PROBLEM STATEMENT => Begin at the first line below and copy each line exactly, ending with the line where "return rows.swapaxes(0, 1)" appears.

^^^^^^^^^^^^^^^^

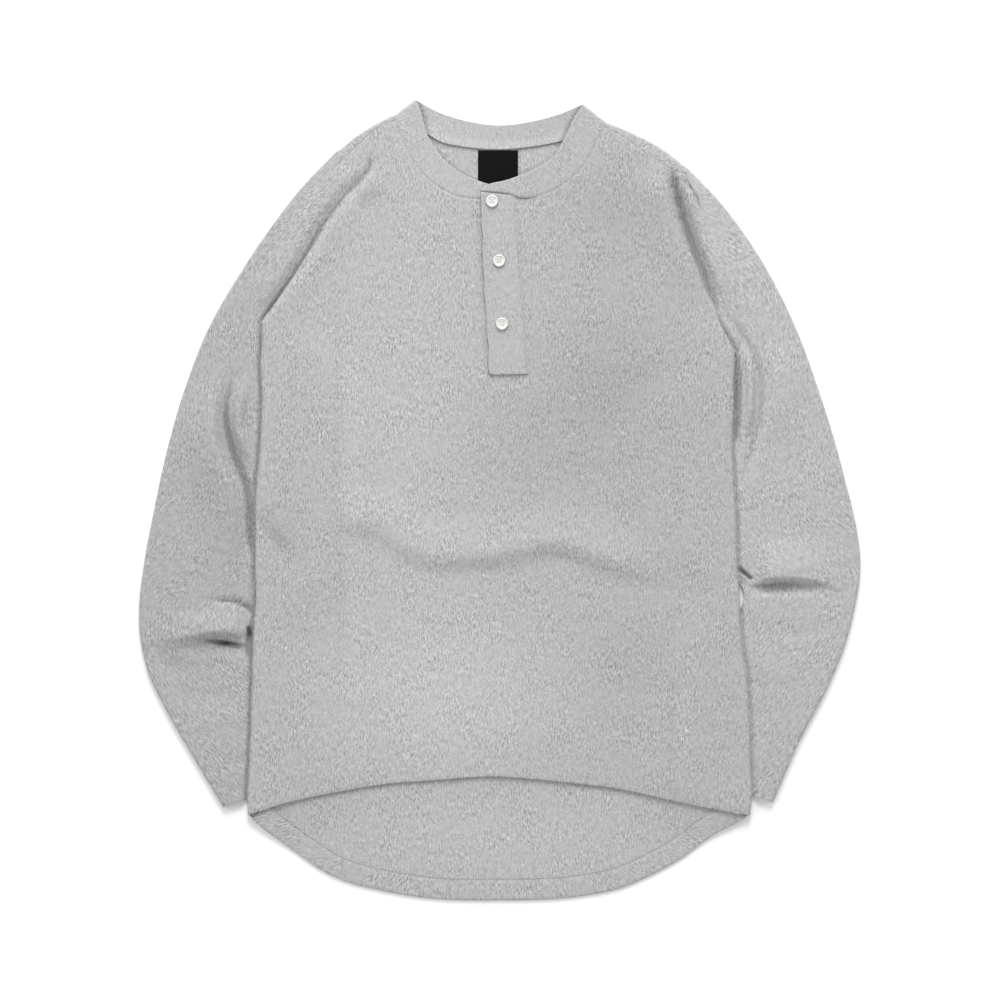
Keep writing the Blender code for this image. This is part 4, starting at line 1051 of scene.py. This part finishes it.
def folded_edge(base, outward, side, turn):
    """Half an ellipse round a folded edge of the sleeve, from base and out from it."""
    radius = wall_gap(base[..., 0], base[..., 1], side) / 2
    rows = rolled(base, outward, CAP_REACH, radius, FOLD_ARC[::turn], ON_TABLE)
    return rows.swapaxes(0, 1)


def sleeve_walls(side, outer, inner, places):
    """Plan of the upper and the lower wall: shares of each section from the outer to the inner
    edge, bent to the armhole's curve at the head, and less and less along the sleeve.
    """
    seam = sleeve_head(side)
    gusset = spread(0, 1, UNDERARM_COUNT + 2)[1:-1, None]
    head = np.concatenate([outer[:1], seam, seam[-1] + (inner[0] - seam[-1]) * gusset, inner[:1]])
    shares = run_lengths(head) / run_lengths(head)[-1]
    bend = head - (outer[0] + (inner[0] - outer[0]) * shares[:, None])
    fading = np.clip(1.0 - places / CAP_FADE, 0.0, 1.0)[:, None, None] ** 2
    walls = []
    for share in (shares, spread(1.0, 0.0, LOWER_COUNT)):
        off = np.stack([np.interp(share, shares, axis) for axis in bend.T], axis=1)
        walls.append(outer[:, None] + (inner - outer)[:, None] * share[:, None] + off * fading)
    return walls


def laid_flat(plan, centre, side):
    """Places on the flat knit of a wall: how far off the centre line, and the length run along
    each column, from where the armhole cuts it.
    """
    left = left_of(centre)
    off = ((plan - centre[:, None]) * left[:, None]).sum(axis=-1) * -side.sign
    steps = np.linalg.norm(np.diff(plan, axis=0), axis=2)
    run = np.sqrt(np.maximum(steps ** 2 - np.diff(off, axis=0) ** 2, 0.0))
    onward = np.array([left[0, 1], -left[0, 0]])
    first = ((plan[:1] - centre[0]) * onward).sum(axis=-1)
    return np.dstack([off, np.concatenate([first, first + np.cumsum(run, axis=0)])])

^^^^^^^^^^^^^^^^

RESULT OF THIS TASK =>
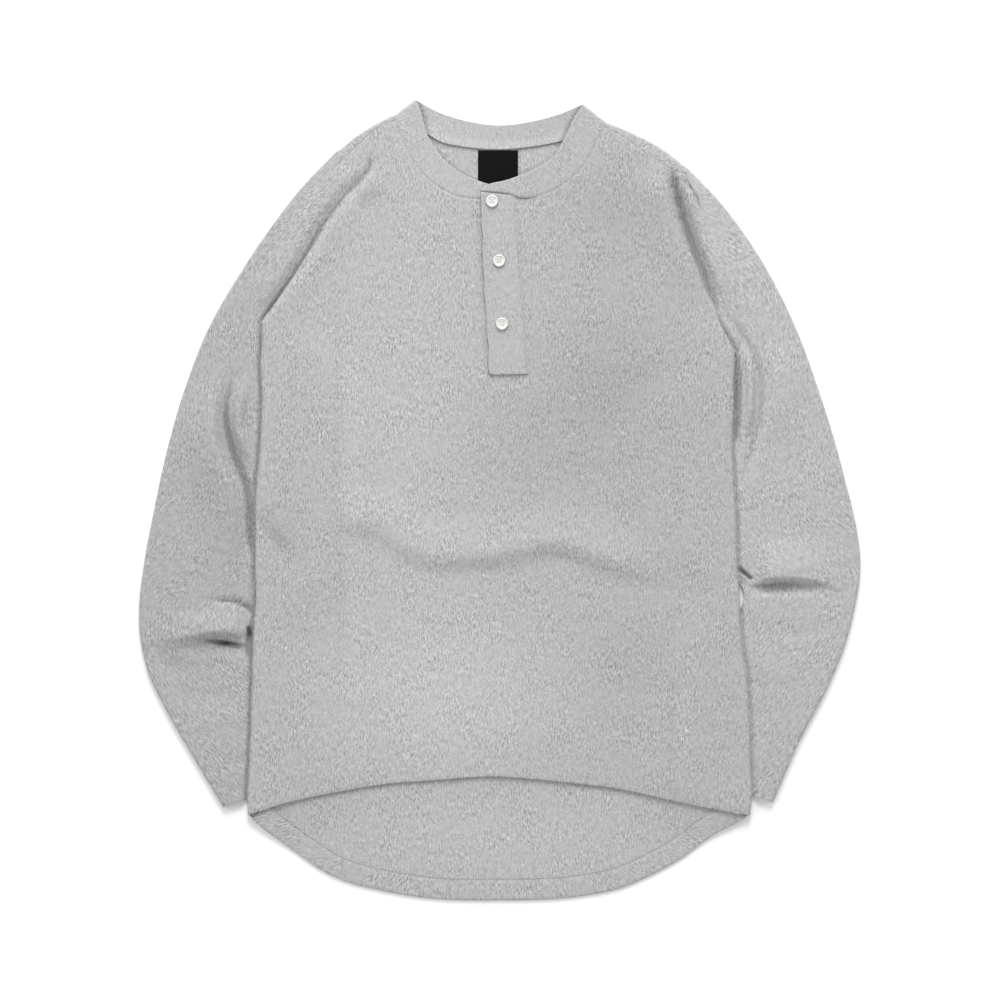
Keep writing the Blender code for this image. This is part 4, starting at line 1051 of scene.py. This part finishes it.
def folded_edge(base, outward, side, turn):
    """Half an ellipse round a folded edge of the sleeve, from base and out from it."""
    radius = wall_gap(base[..., 0], base[..., 1], side) / 2
    rows = rolled(base, outward, CAP_REACH, radius, FOLD_ARC[::turn], ON_TABLE)
    return rows.swapaxes(0, 1)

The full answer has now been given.